# Transplanting REDOAK Seedlings



## Sagetown (Aug 1, 2011)

Back in the winter I tried to dig up some 1 1/2 foot tall redoak saplings to no avail. The roots were deeper than the trees were tall. Then this spring I went back into the woods and found (5) very tiny seedlings that had enough leaf conformation to identify them. They were about 12" from top to end of tap root. I also scooped up a few 5 gallon buckets full of the soil to transplant the seedlings , in hopes to help them survive the shock of transplanting.

They were all doing well until the weather became so unbearably hot. Daily watering was causing a steamlike atmosphere around them and the ground became dry and hard. I lost two trees and nearly another. A change of strategy was needed fast. Pine needles on the ground was an easy and fast way to mulch the seedlings to prevent rapid water evaporation. After a few days of this, I noted they were not doing well even though the ground stayed moist. One night I went out and pulled the mulch away from one of the seedlings, and there were all sorts of insects around the stem. 

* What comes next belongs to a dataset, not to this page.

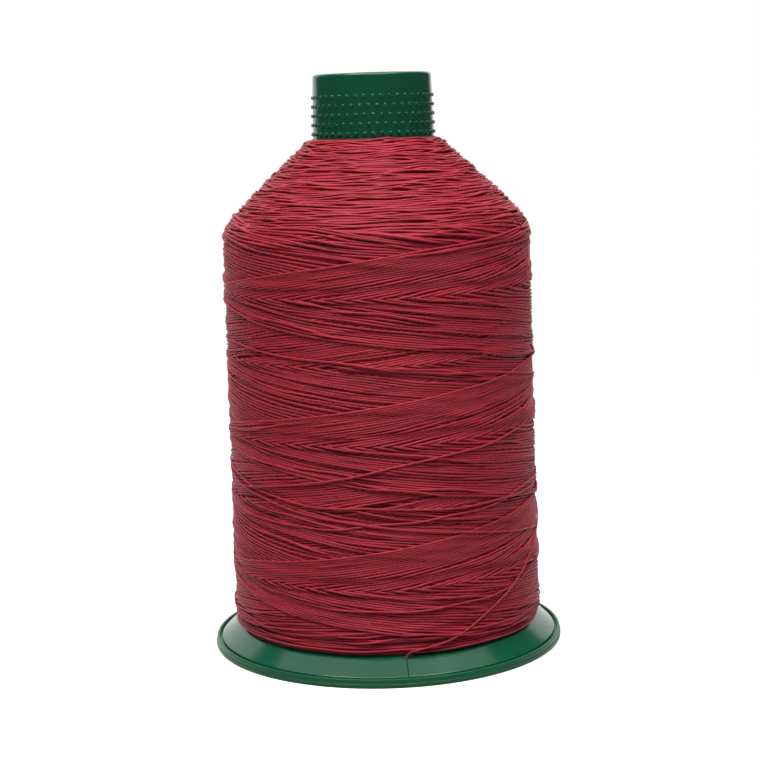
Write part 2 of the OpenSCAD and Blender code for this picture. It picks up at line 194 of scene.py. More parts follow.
# Bonded nylon, three plies twisted and glued: smooth strands with a low gloss and a faint twist
def bondedNylon(name):
    material, tree = newMaterial(name)
    place = addNode(tree, "ShaderNodeTexCoord", {}).outputs["Object"]
    along = addNode(tree, "ShaderNodeUVMap", {}, uv_map="alongThread").outputs["UV"]
    parts = addNode(tree, "ShaderNodeSeparateXYZ", {"Vector": along})
    tone = addNode(tree, "ShaderNodeAttribute", {}, attribute_name="strandTone")
    patchy = addNode(tree, "ShaderNodeTexNoise", {
        "Vector": place, "Scale": 1 / (yarn["patchSize"] * mm), "Detail": 2})
    both = addNode(tree, "ShaderNodeMath", {
        0: tone.outputs["Fac"], 1: patchy.outputs["Fac"]}, operation="ADD")
    mean = addNode(tree, "ShaderNodeMath", {0: both.outputs[0], 1: 0.5}, operation="MULTIPLY")
    shade = addNode(tree, "ShaderNodeValToRGB", {"Fac": mean.outputs[0]})
    stops = zip(shade.color_ramp.elements, yarn["toneRange"], ("darkColour", "colour"))
    for stop, position, colour in stops:
        stop.position = position
        stop.color = toLinear(yarn[colour])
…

So now each evening before dark, I take up the mulch, check the moisture around the seedlings , and put a hogwire rabbit barrier around them. That way they get plenty of fresh air, and hopefully no critter will attempt to get to them. In the late morning, before the sun begins to stress the trees, I remove the protective wire, and replace the pine needle mulch loosly around each seedling. So far so good.

May 4th Seedling #2






August 1st Seedling #2


----------



## jamied (Aug 1, 2011)

Sagetown said:


> Back in the winter I tried to dig up some 1 1/2 foot tall redoak saplings to no avail. The roots were deeper than the trees were tall. Then this spring I went back into the woods and found (5) very tiny seedlings that had enough leaf conformation to identify them. They were about 12" from top to end of tap root. I also scooped up a few 5 gallon buckets full of the soil to transplant the seedlings , in hopes to help them survive the shock of transplanting.
> 
> They were all doing well until the weather became so unbearably hot. Daily watering was causing a steamlike atmosphere around them and the ground became dry and hard. I lost two trees and nearly another.


 
The one that is growing looks like it is doing quite well, as long as you can keep critters away from it, I think your going to be fine.

If your going to try any more any more, I would consider trying one or more or a combination of the following; 

1. Try moving them in the fall after the leaves drop.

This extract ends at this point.